Youth Crew Fashion
The youth crew fashion, different from the stereotypical skinhead fashion worn by many NYC-area hardcore music fans circa 1988, is preserved in record-liner photos, videos, and zine photos from that era. The look was more conventional than a lot of punk fashion. In an interview in 2004's All Ages: Reflections on Straight Edge, Cappo described the youth crew look as being "Tony Hawk meets Beaver Cleaver."
Youth crew fashion included bleached hair, crewcuts and similar haircuts, athletic wear, letterman jackets, sportswear, army pants or shorts, oversized T-shirts bearing band logos or straight edge slogans, hooded sweatshirts and hightop basketball shoes. 7 Seconds and their fans often drew black lines under their eyes in a similar manner to athletes. Hardliners and more militant straight-edgers sometimes wore camouflage and military surplus gear. The Swatch X-Rated became popular in youth crew fashion.

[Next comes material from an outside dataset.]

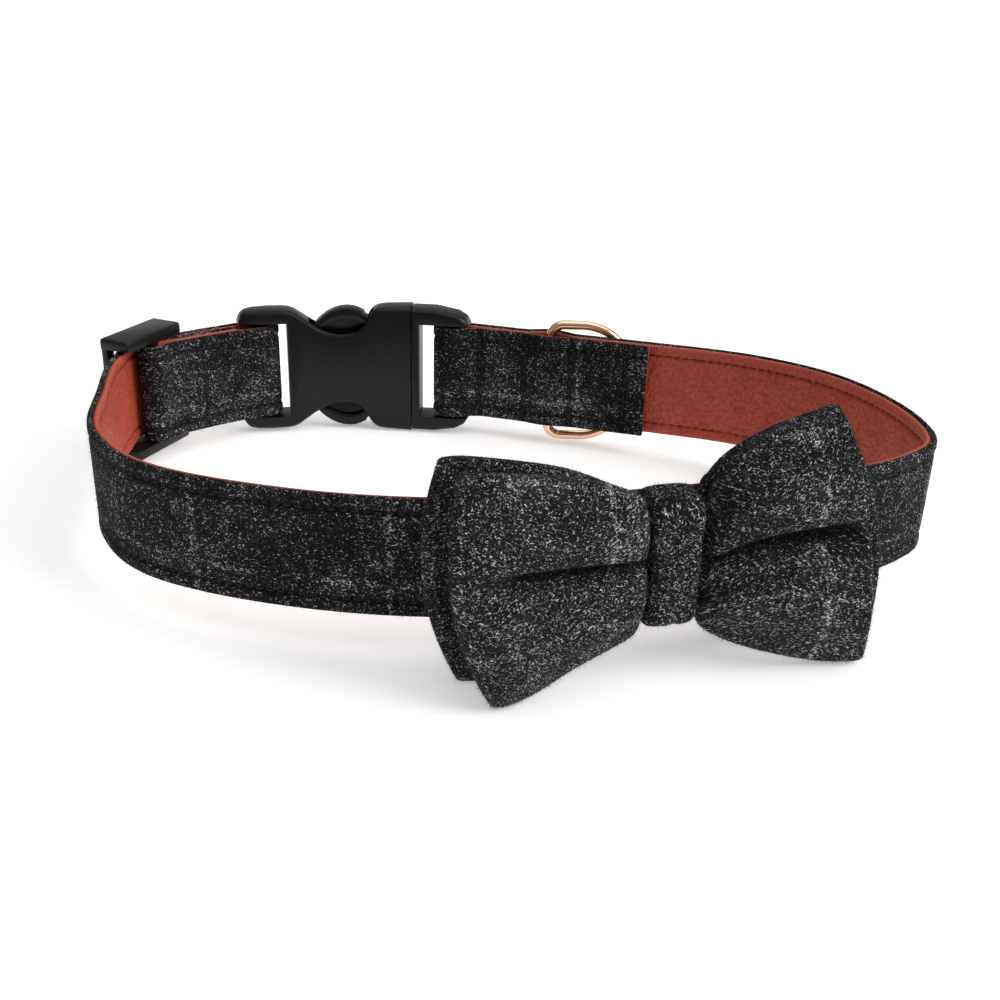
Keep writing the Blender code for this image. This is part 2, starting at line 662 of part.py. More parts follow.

Sports brands, such as Adidas, Nike or Champion, were popular in youth crew fashion.
The year 1988 is often considered to be the peak of youth crew straight edge New York hardcore, so the abbreviation '88 sometimes appears in songs, T-shirts, album cover art or other media. 1988 is also commonly remembered as a year that was very violent and dangerous in the New York hardcore scene, when a lot of clubs closed or banned hardcore concerts.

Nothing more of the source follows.